The alleged crimes included rape and other serious sexual assaults. Nearly all – 98 per cent – of the 4,562 offenders were boys. And where the relationship was recorded, at least three out of five of the victims knew the abuser. More than one-third of the offences appear to have been committed by a family friend or acquaintance, and one in five by family members.

The NSPCC says that, in some cases, older children are attacking younger ones and, in other cases, it’s sexual violence within a teenage relationship. The charity adds that “we know that technology and easy access to sexual material is warping young people’s views of what is ‘normal’ or acceptable behaviour… We are treating an increasing number of children who have carried out online grooming, harassment in chat rooms and ‘sexting’… Children who are sexually abusive have often been victims of abuse, harm and trauma themselves. Exposure to this can make them think abusing someone or being sexually violent is OK”.

Society thus has a big problem with sexual violence and with the pornification of children. There can be no one solution. Every part of society has to do what it can – as the NSPCC does and as internet firms are being asked to do. Yesterday, companies such as Google, Microsoft and Twitter agreed to give the Internet Watch Foundation more powers and resources to search out abusive images. The Culture Secretary, Maria Miller, said the public expected that everything possible be done to remove “absolutely abhorrent” material – including images of child abuse – from the web. “What has been agreed today,” she said, “is a fundamental change in the way the industry will approach child abuse images and removing them from public view.”

This duty to do what you can applies also to parents, who may have to get used to the idea that their children need to be taught what porn is. And it applies to the processes of the law. Jail sentences, for instance, should fit the crime but should also, from time to time, send a signal to society about the seriousness of certain criminal activities. The lenient punishment of 15 months in prison given to Stuart Hall, the former BBC sports presenter, for 13 cases of sexually abusing young girls, fell short of both requirements. The judge, Anthony Russell QC, said he was bound by the guidelines in place at the time of the offences.

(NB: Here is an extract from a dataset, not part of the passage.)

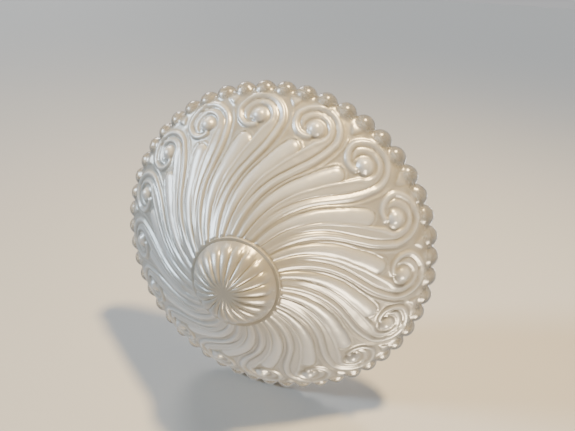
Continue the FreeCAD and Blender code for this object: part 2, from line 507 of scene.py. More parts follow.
@dataclass(frozen=True)
class ScrollRelief:
    """The raised scrolls and feathers of the wall, all alike, set round the axis.

    A place on the wall is its direction in degrees and its reach, the share of
    reach_radius that it is from the axis. Within one scroll, directions are
    measured from its eye.
    """

    count: int = 16
    phase: float = 4.4
    reach_radius: float = 60.0
    slant: float = 1.193  # length up the wall for each millimetre of radius
    eye_reach: float = 0.845
    ball_radius: float = 2.9
    volute_radius: float = 8.4
    curl_from: float = -100.0  # the rib curls from here, in degrees about the eye
    curl_to: float = 262.0
    rib_height: float = 0.8
    rib_half_width: float = 1.15
    rib_offset: float = -0.3
    groove_depth: float = 0.42
    line_height: float = 0.26
    line_offset: float = 3.0
    feather_height: float = 0.5
    feather_offset: float = -5.2
    feather_edge_height: float = 0.3
    feather_edge_offset: float = -9.2
    volute_floor: float = 0.42
    finger_height: float = 1.0
    finger_offset: float = -13.3
    halo_height: float = 0.28
    ring_depth: float = 0.5
    spandrel_height: float = 0.5
    spandrel_reach: float = 0.957
    spandrel_offset: float = 11.6
    spandrel_length: float = 3.4
    wall_from: float = 0.25
    straight_from: float = 0.6  # beyond this reach the feathers run nearly straight

    def pitch(self) -> float:
        """Degrees from one scroll to the next."""
        return FULL_TURN / self.count

    def across(self, turn: np.ndarray, reach: np.ndarray) -> np.ndarray:
        """Millimetres sideways that a turn in degrees makes at a reach."""
        return turn * math.radians(1.0) * self.reach_radius * reach

    def along(self, reach: np.ndarray) -> np.ndarray:
        """Millimetres up the slanting wall that a difference in reach makes."""
        return reach * self.reach_radius * self.slant

    def swirl(self, reach: np.ndarray) -> np.ndarray:
        """How far the feathers have turned at a reach, from where they run straight.

        Args:
            reach: the places' reach.

        Returns:
            Degrees, which are 0 in the ring of eyes and negative further in.
        """
        inner = np.clip(self.straight_from - reach, 0.0, None)
        outer = np.clip(0.76 - np.maximum(reach, self.straight_from), 0.0, None)
        return -86.0 * inner + 38.0 * inner**2 - 234.0 * outer**2

    def stem(self, offset: float) -> list[tuple[float, float]]:
        """A line that swirls out from the foot to where the feathers run straight.

        Args:
            offset: its direction there.

        Returns:
            Its points.
        """
        reaches = np.linspace(self.wall_from, 0.57, 9)
        turned = self.swirl(reaches) - self.swirl(np.array(self.straight_from))
        return [(offset + turn, reach) for turn, reach in zip(turned, reaches)]

    def about_eye(self, turn: float, distance: float) -> tuple[float, float]:
        """A place given by its direction and distance from the eye.

        Args:
            turn: degrees, from sideways towards the rim.
            distance: millimetres along the wall.

        Returns:
            Its direction and reach.
        """
        sideways = distance * math.cos(math.radians(turn))
        out = distance * math.sin(math.radians(turn))
        reach = self.eye_reach + out / (self.reach_radius * self.slant)
        return math.degrees(sideways / (reach * self.reach_radius)), reach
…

Wrongly, some people will see Hall’s incarceration as purely symbolic. He is no longer a danger to society. The reputation he spent 50 years building is now in ruins. Doubtless, too, friends and neighbours had started to shun him. He must have been frightened to leave his house. Moreover, Hall is 83 years old and would be highly likely to die in prison if he had been given a much longer sentence.

This compassionate approach, however, would ignore three features of Hall’s series of crimes that make them all the more horrific. The first is the sheer number of individual cases, 13 altogether. Each victim can see – by dividing the number of crimes into the total length of the sentence – that her particular ordeal, which wasn’t limited to the assault itself but also included living for many years with the knowledge of what happened, has been assessed as worthy of just more than a month behind bars, indeed only a fortnight if remission for good behaviour is taken into account. That meagre punishment humiliates the victims. It says that society doesn’t think that what they went through amounted to very much.

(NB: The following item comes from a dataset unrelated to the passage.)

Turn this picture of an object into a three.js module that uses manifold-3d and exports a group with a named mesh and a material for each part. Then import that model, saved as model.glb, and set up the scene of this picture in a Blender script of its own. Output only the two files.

A second obnoxious feature was the very young age of some of the victims. Hall fondled a nine-year-old girl as he read her a bedtime story in her parents’ home. He also gave a 10-year-old champagne before assaulting her. And the third unpleasant aspect of the case was that Hall, before finally admitting his crimes, publicly declared that the girls who had complained to the police, by now mature women in their fifties and sixties, were liars. They had been taking part in a vendetta against people in the public eye. That attack on their character was his final blow and probably not much less painful than what had happened 30 to 40 years earlier.

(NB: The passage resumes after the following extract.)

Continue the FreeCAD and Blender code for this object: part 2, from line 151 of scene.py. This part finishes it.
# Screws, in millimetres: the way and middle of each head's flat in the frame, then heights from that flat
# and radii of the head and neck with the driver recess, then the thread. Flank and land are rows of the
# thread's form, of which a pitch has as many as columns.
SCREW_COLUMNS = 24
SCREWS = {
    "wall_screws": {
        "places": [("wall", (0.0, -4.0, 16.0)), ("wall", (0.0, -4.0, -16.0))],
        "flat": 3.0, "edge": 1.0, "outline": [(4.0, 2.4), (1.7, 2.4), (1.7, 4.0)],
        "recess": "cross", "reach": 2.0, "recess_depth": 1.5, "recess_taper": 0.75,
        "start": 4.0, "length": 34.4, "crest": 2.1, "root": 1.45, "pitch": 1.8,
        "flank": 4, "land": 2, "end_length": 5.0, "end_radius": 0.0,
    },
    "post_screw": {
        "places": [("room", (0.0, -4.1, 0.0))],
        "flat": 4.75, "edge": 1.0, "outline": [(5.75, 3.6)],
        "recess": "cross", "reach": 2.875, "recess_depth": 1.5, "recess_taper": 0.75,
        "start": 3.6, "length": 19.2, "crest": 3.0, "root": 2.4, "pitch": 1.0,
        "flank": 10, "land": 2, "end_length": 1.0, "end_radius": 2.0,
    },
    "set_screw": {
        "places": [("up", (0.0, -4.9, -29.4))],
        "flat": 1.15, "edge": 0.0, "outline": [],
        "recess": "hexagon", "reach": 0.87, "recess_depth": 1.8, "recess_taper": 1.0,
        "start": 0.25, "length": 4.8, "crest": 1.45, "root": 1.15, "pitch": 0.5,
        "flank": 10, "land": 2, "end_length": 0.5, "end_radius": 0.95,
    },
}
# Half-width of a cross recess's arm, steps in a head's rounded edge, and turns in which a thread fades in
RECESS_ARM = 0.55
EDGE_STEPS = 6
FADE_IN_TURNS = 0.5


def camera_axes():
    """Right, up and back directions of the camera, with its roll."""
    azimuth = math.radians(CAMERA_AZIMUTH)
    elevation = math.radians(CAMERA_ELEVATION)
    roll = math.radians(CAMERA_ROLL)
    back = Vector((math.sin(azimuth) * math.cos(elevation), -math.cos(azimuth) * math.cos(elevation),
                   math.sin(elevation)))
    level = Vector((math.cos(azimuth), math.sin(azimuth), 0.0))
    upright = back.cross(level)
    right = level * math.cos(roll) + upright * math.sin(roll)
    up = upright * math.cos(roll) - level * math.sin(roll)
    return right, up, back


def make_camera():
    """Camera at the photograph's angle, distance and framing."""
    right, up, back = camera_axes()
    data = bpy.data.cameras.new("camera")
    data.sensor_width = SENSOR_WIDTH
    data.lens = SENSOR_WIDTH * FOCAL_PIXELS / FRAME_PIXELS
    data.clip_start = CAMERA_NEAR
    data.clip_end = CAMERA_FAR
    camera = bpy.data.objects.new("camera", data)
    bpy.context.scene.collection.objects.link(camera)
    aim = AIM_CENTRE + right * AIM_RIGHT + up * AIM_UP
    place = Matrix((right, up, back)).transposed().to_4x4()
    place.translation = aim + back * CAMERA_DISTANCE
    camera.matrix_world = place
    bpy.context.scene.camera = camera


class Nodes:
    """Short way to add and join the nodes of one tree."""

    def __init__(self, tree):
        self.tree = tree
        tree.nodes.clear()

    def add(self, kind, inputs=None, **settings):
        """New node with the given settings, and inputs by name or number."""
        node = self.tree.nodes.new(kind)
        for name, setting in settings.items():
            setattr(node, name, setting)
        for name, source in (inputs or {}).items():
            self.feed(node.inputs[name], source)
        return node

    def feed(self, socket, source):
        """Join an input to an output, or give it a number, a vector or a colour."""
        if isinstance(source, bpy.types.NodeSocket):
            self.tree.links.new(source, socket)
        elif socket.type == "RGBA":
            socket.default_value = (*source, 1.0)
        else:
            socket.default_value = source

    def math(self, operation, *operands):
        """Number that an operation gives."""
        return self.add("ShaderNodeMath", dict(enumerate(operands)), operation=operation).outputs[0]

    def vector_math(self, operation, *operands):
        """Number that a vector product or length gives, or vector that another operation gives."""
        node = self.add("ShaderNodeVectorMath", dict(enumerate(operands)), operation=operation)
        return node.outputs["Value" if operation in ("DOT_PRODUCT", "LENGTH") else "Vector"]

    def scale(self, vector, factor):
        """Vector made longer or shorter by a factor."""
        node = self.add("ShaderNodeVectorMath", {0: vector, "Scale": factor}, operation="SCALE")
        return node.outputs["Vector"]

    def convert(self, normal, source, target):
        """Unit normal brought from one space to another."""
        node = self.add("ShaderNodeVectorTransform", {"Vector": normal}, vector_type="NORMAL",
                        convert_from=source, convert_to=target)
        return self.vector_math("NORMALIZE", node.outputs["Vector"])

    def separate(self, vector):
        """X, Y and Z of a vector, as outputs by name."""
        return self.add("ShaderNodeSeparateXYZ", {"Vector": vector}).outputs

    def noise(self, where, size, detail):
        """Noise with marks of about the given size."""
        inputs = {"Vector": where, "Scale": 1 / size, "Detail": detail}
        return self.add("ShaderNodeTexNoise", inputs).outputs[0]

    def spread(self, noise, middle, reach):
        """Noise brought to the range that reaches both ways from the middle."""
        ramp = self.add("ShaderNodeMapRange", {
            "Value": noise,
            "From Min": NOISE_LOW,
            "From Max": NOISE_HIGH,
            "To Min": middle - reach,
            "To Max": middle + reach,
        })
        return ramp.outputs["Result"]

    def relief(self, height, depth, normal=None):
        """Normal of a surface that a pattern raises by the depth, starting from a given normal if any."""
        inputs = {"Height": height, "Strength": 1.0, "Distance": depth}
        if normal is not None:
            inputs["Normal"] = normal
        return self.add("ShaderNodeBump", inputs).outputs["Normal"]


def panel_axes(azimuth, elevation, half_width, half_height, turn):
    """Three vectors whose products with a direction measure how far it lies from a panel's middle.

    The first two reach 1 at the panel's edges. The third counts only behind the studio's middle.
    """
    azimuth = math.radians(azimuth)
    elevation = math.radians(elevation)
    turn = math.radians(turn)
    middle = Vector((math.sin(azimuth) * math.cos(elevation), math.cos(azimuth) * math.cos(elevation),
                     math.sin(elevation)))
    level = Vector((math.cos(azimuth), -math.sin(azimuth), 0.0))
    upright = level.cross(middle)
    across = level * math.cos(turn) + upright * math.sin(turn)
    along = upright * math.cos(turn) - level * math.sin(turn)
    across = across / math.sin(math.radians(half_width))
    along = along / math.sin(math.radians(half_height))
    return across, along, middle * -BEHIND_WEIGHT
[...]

In view of these considerations, the Attorney General, Dominic Grieve, has been asked to refer the lenient sentencing to the Court of Appeal. He should do so. The public would not understand a refusal. And, given that 13 cases are involved, the Appeal Judges should consider a lengthy sentence. Hall’s age cannot be a consideration. Multiply Judge Anthony Russell’s 15-month sentence by the number of cases, and you come to slightly more than 16 years. That sounds too severe, but the right term must fall between five and 10 years.